Follow the link above to a virtual quincunx that you can experiment on by changing the number of bins. To see how varying ball diameters affect the results, check out this surprising video posted by David Bulger, Senior Lecturer, Department of Statistics, Macquarie University, Sydney, Australia.

### Random thoughts

Posted by mark in Basic stats & math, design of experiments, Uncategorized on August 26, 2012

The latest issue of *Wired *magazine provides a great heads-up on random numbers by Jonathan Keats. Scrambling the order of runs is a key to good design of experiments (DOE)—this counteracts the influence of lurking variables, such as changing ambient conditions.

Designing an experiment is like gambling with the devil: only a random strategy can defeat all his betting systems.

— R.A. Fisher

Along those lines, I watched with interest when weather forecasts put Tampa at the bulls-eye of the projected track for Hurricane Isaac.
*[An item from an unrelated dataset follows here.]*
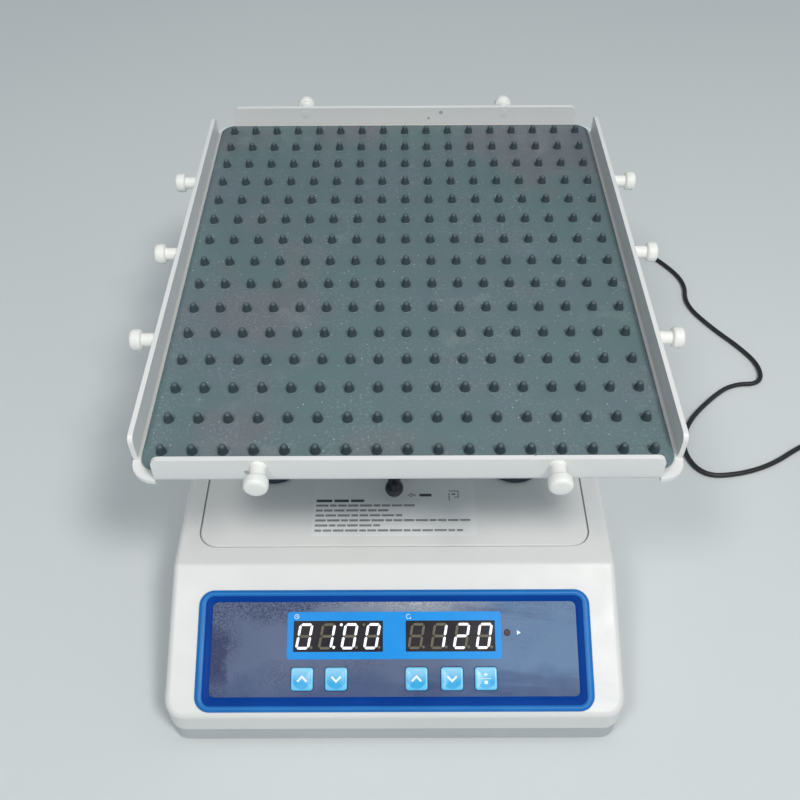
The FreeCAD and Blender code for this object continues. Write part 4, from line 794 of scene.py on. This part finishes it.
rim_blue = surface(
    "rim_blue", (0.003, 0.150, 0.49), (0.006, 0.175, 0.54), (0.38, 0.48), 30, 700, 0.000005,
    Specular_IOR_Level=0.35)
ledge_blue = surface(
    "ledge_blue", (0.001, 0.042, 0.27), (0.002, 0.052, 0.31), (0.42, 0.52), 30, 700, 0.000005,
    Specular_IOR_Level=0.05)
rim_top = bezel_box[1].z
slope_z = rim_top - 0.0022
film_top = film_box[1].z
rim_levels = [
    (0.0, 0.0, 0.0, slope_z), (0.0, 0.0, 0.0, rim_top - 0.0013), (0.0003, 0.0003, 0.0003, rim_top - 0.0008),
    (0.0014, 0.0011, 0.0011, rim_top - 0.0002), (0.0024, 0.0019, 0.0019, rim_top),
    (0.0034, 0.0027, 0.0027, rim_top - 0.0002), (0.0041, 0.0033, 0.0033, rim_top - 0.0006),
    (0.0042, 0.0034, 0.0034, slope_z),
]
ledge_levels = [
    (0.0040, 0.0032, 0.0032, slope_z), (0.0040, 0.0032, 0.0032, rim_top - 0.0012),
    (0.0046, 0.0038, 0.0038, rim_top - 0.0012), (0.0074, 0.0062, 0.0075, film_top + 0.0004),
    (0.0077, 0.0066, 0.0079, film_top + 0.0002), (0.0077, 0.0066, 0.0079, film_top + 0.00002),
    (0.0070, 0.0060, 0.0060, film_top + 0.00002), (0.0070, 0.0060, 0.0060, film_top - 0.004),
    (0.0045, 0.0045, 0.0045, film_top - 0.004), (0.0045, 0.0045, 0.0045, slope_z),
]
bezel_corner = 0.0085
rim = mesh_piece("bezel_rim", *ring_body(rim_levels, bezel_box, bezel_corner), rim_blue, "base",
                 "bezel_plastic", panel)
mesh_piece("bezel_ledge", *ring_body(ledge_levels, bezel_box, bezel_corner), ledge_blue, "base",
           "bezel_plastic", panel)
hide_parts("bezel_frame")
print("bezel", [round(v, 4) for v in bezel_box[1] - bezel_box[0]])

# %% [markdown]
# The film is a frosted grey-blue foil, worn by years of wiping: coarse grain shows at its upper left,
# it is smoother and lighter to the right, and it darkens along the lower edge. Those zones are masks made
# from the place on the panel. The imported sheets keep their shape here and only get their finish.


# %% Film and print
def panel_axes(tree):
    """Place in the panel's own frame, as separate numbers."""
    laid = add(tree, "ShaderNodeVectorRotate", {"Vector": object_place(tree), "Angle": -tilt},
               rotation_type="X_AXIS").outputs[0]
    return add(tree, "ShaderNodeSeparateXYZ", {0: laid}).outputs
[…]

My perverse thought was this might the best place to be, at least early on when the cone of uncertainty is widest.

In any case, one does best by expecting the unexpected. That gets me back to the topic of randomization, which turns out to be surprisingly hard to do considering the natural capriciousness of weather and life in general. When I first got going on DOE, I pulled numbered slips of paper out of my hard hat. Then a statistician suggested I go to a phone book and cull numbers from the last 4 digits from whatever page opened up haphazardly. Later I graduated to a table of random numbers (an oxymoron?). Nowadays I let my DOE software lay out the run order.

Check out how Conjuring Truly Random Numbers Just Got Easier, including the background by Keats on pioneering work in this field by British (1927) and American (1947) statisticians. Now the Australians have leap-frogged (kangarooed?) everyone, evidently, with a method that produces 5.7 billion “truly random” (how do they know?) values per second. Rad mon!
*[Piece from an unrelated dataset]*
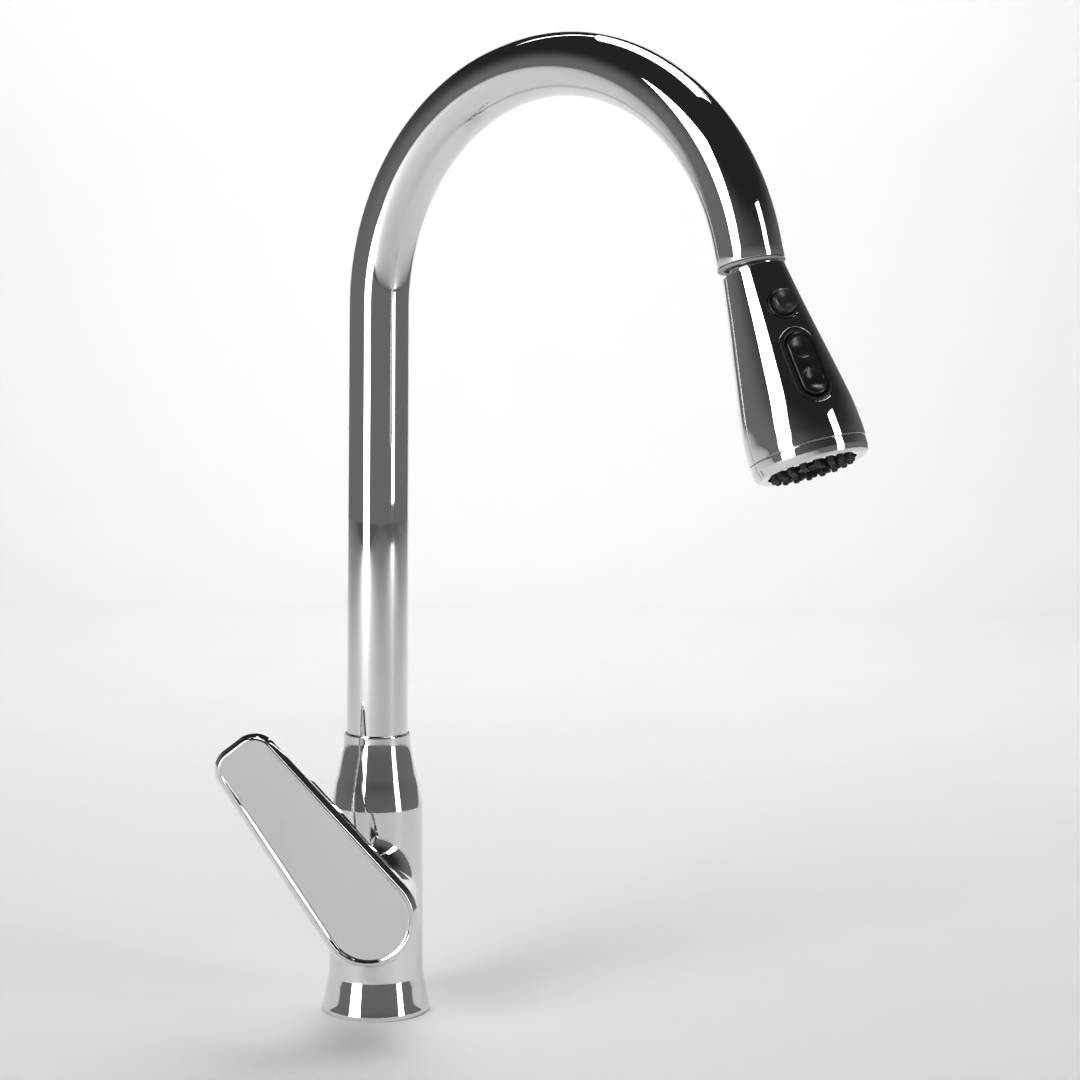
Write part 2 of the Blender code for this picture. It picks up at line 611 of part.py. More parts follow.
clear_scene()
PARTS = new_collection("pull_down_faucet")
CUTTERS = new_collection("cutters")
CUTTERS.hide_render = True

VALVE = empty("valve_axis", None, (0, -PIVOT_Y, VALVE_Z), (90, 0, 0))
LEVER_TURN = empty("lever_turn_axis", VALVE, turn=(0, 0, LEVER_LEAN))
LEVER_TILT = empty("lever_tilt_axis", LEVER_TURN)
DISC_SLIDE = empty("disc_slide", LEVER_TURN)
SPOUT = empty("spout_axis", None, turn=(0, 0, SPOUT_AZIMUTH))
MOUTH = empty("spout_mouth", SPOUT, tuple(spout_end()[0]), (0, -(180 - ARC_SWEEP), 0))
HOSE_END = empty("hose_end", SPOUT, tuple(spout_end()[0]), (0, -HEAD_TILT, 0))
HEAD = empty("spray_head_axis", HOSE_END, turn=(0, 0, HEAD_TURN))
SPOOL = empty("spool_axis", HEAD)
PAUSE = button_frame("pause_axis", PAUSE_S)
ROCKER = button_frame("rocker_axis", ROCKER_S)

make_valve_body()
make_under_worktop()
make_cartridge()
make_turret()
make_disc_group()
make_stem()
make_lever()
make_gooseneck()
make_spout_foot()
make_docking_ring()
make_hose()
make_hose_fitting()
make_head_shell()
make_waterway()
make_pause_button()
make_rocker()
make_face()
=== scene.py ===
"""Looks of the pull down kitchen faucet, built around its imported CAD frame.

Lengths are in millimetres until a piece is placed, and angles are in degrees. The frame has its origin
at the centre of the foot, +Z up the riser and the lever towards -Y.
"""

import json
from math import acos, asin, atan2, cos, hypot, pi, radians, sin, sqrt

import bmesh
import bpy
import numpy as np
from mathutils import Matrix, Vector


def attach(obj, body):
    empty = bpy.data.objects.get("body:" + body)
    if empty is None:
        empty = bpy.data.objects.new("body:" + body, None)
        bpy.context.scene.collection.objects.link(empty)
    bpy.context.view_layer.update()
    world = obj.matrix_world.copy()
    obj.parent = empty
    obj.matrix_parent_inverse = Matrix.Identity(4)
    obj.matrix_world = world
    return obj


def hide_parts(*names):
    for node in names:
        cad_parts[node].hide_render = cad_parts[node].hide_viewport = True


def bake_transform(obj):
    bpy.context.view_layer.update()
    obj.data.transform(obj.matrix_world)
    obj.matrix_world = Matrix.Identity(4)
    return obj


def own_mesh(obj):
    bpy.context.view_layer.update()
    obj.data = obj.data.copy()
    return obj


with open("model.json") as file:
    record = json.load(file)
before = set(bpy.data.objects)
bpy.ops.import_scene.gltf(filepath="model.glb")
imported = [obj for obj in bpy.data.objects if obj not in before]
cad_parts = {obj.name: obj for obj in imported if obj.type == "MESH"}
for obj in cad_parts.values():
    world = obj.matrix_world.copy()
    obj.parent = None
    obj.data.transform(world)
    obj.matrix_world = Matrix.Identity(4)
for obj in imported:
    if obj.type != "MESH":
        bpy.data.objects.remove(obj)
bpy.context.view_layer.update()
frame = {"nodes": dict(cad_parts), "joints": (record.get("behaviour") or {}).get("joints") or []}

MM = 0.001
JOINTS = {joint["name"]: joint for joint in frame["joints"]}

# Body, as in the CAD
FOOT_R = 25.6
WAIST_R = 22.3
SHOULDER_R = 21.8
SHOULDER_Z = 103.0
COLLAR_R = 15.7
COLLAR_Z = 133.0
SHANK_BORE_R = 14.3
SHANK_BORE_TOP = 24.0
HOSE_PASSAGE_R = 7.2
SWIVEL_BORE_R = 13.0
SWIVEL_BORE_BOTTOM = 79.0
TUBE_SOCKET_R = 14.95
TUBE_SOCKET_BOTTOM = 104.0
VALVE_Z = 56.0
PIVOT_Y = 32.0
BOSS_R = 20.3
BOSS_END = 8.0
CHAMBER_R = 17.7
CHAMBER_FLOOR = -22.5
BOSS_BLEND = 12.0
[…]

### Statisticians no more—now “data scientists”

Posted by mark in Basic stats & math on August 15, 2012

I spent a week earlier this month at the Joint Statistical Meetings (JSM)—an annual convocation of “data scientists”, as some of these number crunchers now deem themselves. But most statisticians remain ‘old school’ as evidenced by this quote:

“Some time during the past couple of years, statistics became data sciences older, more boring sibling that always played by the rules.”

— Nathan Yau*

I tend to agree—being suspicious of changes in titles as a cover for shenanigans. It seems to me that “data science” provides a smoke screen to take unwarranted leaps from shaky numbers. As the shirt sold at JSM by American Statistical Association (ASA) says, “friends don’t let friends extrapolate.”

*Incorrectly attributed initially (my mistake) to Carnegie Mellon statistics professor Cosma Shalizi, who was credited by Yau for speaking up on this subject.

### Where the radix point becomes a comma

Posted by mark in Basic stats & math on April 23, 2012

Prompted by an ever-growing flow of statistical questions from overseas, Stat-Ease Consultant Wayne Adams, recently circulated this Wikipedia link that provides a breakdown on countries using a decimal point versus a comma for the radix point—the separator of the integer part from the fractional side of a number.

For more background on decimal styles over time and place see this *Science Editor* article by Amelia Williamson. It credits Scottish mathematician John Napier* for being the first to use a period. However, it seems that he wavered later by using a comma, thus setting the stage for this being an alternative. Given the use of commas to separate thousands from millions and millions from billions and so on, numbers can be misinterpreted by several orders of magnitude very easily if you do not keep a sharp eye on the source.

So, all you math & stats boffins—watch it!

*As detailed in this 2009 blog I first learned of this fellow from seeing his bones on display at IBM’s Watson Research Center in New York.

### Obscurity does not equal profundity

Posted by mark in Basic stats & math, sports on February 12, 2012

*“GOOD with numbers? Fascinated by data? The sound you hear is opportunity knocking.”* This is how Steve Lohr of the *New York Times* leads off his article in today’s Sunday paper on The Age of Big Data. Certainly the abundance of data has created a big demand for people who can crunch numbers. However, I am not sure the end result will be nearly as profitable as employers may hope.

“Many bits of straw look like needles.”

– Trevor Hastie, Professor of Statistics, Stanford University, co-author of The Elements of Statistical Learning (2nd edition).

I take issue with extremely tortuous paths to complicated models based on happenstance data. This can be every bit as bad as oversimplifications such as relying on linear trend lines (re Why you should be very leery of forecasts). As I once heard DOE guru George Box say (in regard to overly complex Taguchi methodologies): Obscurity does not equal profundity.

For example, Lohr touts the replacement of earned run average (ERA) with the “Siera”—Skill-Interactive Earned Run Average. Get all the deadly details here from the inventors of this new pitching performance metric. In my opinion, baseball itself is already complicated enough (try explaining it to someone who only follows soccer) without going to such statistical extremes for assessing players.

The movie “Moneyball” being up for Academy Awards is stoking the fever for “big data.” I am afraid that in the end the call may be for “money back” after all is said and done.